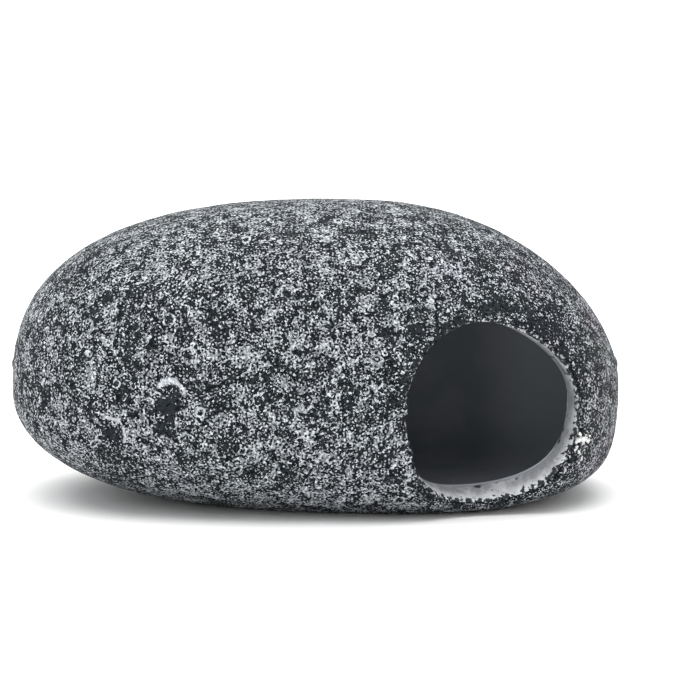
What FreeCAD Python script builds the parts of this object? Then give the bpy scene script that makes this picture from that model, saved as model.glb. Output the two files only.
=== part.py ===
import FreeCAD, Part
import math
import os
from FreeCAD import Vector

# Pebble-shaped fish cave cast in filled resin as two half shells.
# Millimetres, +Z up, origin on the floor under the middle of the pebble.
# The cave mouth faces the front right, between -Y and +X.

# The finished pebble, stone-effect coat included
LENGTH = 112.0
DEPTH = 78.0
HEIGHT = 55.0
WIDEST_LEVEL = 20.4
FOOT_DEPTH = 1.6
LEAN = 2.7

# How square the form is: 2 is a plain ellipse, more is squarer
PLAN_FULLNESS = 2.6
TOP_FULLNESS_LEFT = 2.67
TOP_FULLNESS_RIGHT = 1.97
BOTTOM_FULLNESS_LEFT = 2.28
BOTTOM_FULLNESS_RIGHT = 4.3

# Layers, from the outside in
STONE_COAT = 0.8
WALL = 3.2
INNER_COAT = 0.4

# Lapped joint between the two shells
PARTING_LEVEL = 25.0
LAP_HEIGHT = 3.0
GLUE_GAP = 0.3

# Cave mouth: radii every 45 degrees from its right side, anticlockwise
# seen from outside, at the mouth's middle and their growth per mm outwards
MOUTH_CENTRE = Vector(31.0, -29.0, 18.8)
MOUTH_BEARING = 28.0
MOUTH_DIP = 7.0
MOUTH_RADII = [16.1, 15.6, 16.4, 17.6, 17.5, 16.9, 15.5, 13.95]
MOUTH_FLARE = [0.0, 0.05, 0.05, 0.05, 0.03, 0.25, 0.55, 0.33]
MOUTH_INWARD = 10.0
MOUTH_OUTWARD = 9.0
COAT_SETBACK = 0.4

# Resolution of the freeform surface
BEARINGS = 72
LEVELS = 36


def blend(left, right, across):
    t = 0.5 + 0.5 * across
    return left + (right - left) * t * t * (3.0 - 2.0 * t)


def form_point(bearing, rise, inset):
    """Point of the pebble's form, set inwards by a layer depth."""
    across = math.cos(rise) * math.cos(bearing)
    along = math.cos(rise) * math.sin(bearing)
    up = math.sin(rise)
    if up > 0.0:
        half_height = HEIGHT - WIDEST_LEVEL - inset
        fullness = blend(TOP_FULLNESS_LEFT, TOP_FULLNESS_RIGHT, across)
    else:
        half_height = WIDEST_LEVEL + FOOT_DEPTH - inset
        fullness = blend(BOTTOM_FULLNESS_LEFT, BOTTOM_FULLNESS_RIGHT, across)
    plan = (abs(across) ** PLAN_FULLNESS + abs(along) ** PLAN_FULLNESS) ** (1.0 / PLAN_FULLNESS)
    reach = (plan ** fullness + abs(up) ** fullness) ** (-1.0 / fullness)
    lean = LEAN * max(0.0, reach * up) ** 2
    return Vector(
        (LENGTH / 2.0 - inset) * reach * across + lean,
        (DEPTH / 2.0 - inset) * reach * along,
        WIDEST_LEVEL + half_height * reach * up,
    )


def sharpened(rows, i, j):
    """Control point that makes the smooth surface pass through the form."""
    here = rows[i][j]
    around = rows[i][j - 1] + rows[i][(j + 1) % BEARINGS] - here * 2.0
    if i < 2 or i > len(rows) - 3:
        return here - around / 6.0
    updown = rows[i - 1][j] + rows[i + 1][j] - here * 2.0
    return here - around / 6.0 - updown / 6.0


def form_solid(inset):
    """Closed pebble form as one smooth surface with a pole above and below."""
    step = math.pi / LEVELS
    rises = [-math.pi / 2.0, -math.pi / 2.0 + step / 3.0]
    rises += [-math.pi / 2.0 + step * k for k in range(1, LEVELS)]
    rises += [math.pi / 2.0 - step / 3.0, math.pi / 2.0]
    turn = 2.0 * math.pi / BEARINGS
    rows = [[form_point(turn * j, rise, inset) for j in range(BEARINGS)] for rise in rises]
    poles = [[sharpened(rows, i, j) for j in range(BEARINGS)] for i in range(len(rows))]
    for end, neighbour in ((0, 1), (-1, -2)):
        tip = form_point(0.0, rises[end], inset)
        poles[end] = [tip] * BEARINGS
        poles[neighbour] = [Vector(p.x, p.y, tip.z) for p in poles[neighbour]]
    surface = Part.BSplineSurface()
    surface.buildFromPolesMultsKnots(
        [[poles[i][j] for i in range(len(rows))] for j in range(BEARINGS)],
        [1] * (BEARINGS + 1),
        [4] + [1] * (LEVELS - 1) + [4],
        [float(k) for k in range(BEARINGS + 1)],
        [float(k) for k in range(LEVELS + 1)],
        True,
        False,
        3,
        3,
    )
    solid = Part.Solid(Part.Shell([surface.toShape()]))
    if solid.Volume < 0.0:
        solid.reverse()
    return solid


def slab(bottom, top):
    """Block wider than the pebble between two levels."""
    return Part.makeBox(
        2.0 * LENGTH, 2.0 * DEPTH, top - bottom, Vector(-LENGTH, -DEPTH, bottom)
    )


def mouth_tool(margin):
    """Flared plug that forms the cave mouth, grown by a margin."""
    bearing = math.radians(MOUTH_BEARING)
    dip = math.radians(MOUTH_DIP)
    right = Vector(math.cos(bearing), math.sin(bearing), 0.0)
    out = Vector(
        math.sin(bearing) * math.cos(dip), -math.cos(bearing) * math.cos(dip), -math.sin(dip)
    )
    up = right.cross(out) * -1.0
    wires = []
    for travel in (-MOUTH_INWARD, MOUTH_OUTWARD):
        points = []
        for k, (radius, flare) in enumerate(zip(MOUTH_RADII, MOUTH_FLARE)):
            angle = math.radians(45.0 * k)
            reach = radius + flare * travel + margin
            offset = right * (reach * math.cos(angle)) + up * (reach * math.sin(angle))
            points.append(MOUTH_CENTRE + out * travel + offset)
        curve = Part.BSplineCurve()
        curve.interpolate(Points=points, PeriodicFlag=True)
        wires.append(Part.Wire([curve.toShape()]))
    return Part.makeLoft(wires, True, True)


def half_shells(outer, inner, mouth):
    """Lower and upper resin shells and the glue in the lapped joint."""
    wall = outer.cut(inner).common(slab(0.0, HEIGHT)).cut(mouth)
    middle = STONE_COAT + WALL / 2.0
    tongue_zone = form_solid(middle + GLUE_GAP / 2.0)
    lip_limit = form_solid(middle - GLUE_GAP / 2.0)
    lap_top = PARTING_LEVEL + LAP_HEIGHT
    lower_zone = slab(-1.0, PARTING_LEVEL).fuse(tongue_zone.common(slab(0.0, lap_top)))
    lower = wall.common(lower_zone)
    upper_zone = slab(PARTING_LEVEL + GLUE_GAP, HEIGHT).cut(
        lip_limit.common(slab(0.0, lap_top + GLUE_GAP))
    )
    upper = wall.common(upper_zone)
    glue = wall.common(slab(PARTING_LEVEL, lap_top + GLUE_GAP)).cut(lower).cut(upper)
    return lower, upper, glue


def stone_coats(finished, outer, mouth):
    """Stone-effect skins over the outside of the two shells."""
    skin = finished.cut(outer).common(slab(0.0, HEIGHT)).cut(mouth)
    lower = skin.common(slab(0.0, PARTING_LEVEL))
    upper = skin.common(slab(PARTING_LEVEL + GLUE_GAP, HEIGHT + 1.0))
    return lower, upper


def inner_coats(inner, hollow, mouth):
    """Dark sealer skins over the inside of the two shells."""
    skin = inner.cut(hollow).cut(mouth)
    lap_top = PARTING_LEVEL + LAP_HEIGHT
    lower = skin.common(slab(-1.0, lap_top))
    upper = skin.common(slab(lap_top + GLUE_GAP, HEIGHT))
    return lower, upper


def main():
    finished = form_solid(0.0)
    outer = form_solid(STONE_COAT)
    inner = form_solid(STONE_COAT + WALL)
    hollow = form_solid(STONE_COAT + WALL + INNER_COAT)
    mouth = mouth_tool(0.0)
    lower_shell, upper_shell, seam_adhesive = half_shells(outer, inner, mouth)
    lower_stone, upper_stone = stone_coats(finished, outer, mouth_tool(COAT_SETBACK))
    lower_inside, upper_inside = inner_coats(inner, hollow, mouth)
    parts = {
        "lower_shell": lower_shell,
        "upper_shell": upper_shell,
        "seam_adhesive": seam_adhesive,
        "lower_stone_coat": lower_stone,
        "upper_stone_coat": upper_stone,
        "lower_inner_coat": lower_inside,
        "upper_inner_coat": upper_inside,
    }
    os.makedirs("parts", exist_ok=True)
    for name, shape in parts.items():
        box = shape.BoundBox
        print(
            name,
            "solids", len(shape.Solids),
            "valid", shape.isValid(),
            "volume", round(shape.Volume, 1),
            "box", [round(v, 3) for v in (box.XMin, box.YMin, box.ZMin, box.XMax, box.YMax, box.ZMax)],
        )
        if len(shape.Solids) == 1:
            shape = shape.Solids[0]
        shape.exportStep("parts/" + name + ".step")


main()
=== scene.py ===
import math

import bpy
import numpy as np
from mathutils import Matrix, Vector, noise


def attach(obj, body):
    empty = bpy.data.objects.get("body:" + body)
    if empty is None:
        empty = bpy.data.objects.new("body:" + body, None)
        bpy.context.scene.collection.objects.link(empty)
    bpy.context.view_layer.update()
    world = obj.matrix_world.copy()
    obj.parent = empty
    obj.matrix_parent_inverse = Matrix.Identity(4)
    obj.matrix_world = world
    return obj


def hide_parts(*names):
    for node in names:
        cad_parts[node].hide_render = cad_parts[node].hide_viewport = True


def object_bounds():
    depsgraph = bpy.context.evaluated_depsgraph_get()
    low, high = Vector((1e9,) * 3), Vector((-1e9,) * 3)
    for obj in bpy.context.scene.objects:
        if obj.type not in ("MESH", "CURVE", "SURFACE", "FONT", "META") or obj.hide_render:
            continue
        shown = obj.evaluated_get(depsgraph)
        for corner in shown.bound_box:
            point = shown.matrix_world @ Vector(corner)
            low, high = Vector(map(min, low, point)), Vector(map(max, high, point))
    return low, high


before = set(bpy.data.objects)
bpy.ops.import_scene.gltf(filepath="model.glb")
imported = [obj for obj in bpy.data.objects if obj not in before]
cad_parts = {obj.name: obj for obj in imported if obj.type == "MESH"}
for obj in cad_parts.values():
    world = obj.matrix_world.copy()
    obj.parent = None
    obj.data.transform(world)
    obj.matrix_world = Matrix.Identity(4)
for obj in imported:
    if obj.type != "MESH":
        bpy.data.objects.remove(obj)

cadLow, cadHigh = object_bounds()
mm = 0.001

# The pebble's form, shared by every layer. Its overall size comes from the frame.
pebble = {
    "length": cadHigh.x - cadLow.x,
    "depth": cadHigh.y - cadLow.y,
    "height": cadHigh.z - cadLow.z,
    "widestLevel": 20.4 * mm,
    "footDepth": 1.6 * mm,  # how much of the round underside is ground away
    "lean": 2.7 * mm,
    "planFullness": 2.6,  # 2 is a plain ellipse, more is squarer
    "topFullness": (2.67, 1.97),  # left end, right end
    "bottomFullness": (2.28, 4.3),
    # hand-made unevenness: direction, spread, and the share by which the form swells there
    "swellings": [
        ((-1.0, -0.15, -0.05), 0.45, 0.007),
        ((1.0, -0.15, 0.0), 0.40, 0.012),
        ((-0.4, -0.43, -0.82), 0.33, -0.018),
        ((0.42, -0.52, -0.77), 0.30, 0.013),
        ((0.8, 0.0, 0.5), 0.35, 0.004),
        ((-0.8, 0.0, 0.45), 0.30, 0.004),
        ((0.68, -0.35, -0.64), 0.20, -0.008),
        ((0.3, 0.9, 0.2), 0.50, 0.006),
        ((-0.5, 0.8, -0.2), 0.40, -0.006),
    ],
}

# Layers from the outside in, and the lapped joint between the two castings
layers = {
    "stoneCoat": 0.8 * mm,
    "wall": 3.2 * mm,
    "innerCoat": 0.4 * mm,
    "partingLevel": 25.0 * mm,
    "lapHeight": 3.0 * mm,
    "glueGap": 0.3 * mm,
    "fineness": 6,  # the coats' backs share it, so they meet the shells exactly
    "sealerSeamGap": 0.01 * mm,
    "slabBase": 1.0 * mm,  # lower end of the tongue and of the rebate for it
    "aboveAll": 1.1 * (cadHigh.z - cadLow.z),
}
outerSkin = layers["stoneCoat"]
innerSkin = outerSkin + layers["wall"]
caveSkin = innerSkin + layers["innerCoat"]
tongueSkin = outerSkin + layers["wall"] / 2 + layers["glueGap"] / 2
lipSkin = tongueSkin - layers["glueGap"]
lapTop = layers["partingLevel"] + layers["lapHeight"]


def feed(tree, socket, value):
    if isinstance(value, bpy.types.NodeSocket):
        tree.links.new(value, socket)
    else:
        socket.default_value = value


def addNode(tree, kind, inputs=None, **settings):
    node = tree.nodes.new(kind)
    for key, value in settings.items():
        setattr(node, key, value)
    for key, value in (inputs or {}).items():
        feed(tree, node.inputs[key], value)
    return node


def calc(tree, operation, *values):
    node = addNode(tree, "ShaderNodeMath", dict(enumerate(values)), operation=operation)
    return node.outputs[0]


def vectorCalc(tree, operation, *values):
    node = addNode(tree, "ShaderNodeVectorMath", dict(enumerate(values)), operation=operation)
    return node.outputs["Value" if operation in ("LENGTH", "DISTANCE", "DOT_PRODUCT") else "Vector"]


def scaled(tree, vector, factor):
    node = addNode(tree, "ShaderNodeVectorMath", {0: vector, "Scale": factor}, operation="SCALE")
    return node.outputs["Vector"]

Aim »
Starting with the line that contains "mouth = mouth_tool(0.0)", repeat each line exactly, and stop once the line that contains "low, high = Vector((1e9,)" has been repeated.

Output »
    mouth = mouth_tool(0.0)
    lower_shell, upper_shell, seam_adhesive = half_shells(outer, inner, mouth)
    lower_stone, upper_stone = stone_coats(finished, outer, mouth_tool(COAT_SETBACK))
    lower_inside, upper_inside = inner_coats(inner, hollow, mouth)
    parts = {
        "lower_shell": lower_shell,
        "upper_shell": upper_shell,
        "seam_adhesive": seam_adhesive,
        "lower_stone_coat": lower_stone,
        "upper_stone_coat": upper_stone,
        "lower_inner_coat": lower_inside,
        "upper_inner_coat": upper_inside,
    }
    os.makedirs("parts", exist_ok=True)
    for name, shape in parts.items():
        box = shape.BoundBox
        print(
            name,
            "solids", len(shape.Solids),
            "valid", shape.isValid(),
            "volume", round(shape.Volume, 1),
            "box", [round(v, 3) for v in (box.XMin, box.YMin, box.ZMin, box.XMax, box.YMax, box.ZMax)],
        )
        if len(shape.Solids) == 1:
            shape = shape.Solids[0]
        shape.exportStep("parts/" + name + ".step")


main()
=== scene.py ===
import math

import bpy
import numpy as np
from mathutils import Matrix, Vector, noise


def attach(obj, body):
    empty = bpy.data.objects.get("body:" + body)
    if empty is None:
        empty = bpy.data.objects.new("body:" + body, None)
        bpy.context.scene.collection.objects.link(empty)
    bpy.context.view_layer.update()
    world = obj.matrix_world.copy()
    obj.parent = empty
    obj.matrix_parent_inverse = Matrix.Identity(4)
    obj.matrix_world = world
    return obj


def hide_parts(*names):
    for node in names:
        cad_parts[node].hide_render = cad_parts[node].hide_viewport = True


def object_bounds():
    depsgraph = bpy.context.evaluated_depsgraph_get()
    low, high = Vector((1e9,) * 3), Vector((-1e9,) * 3)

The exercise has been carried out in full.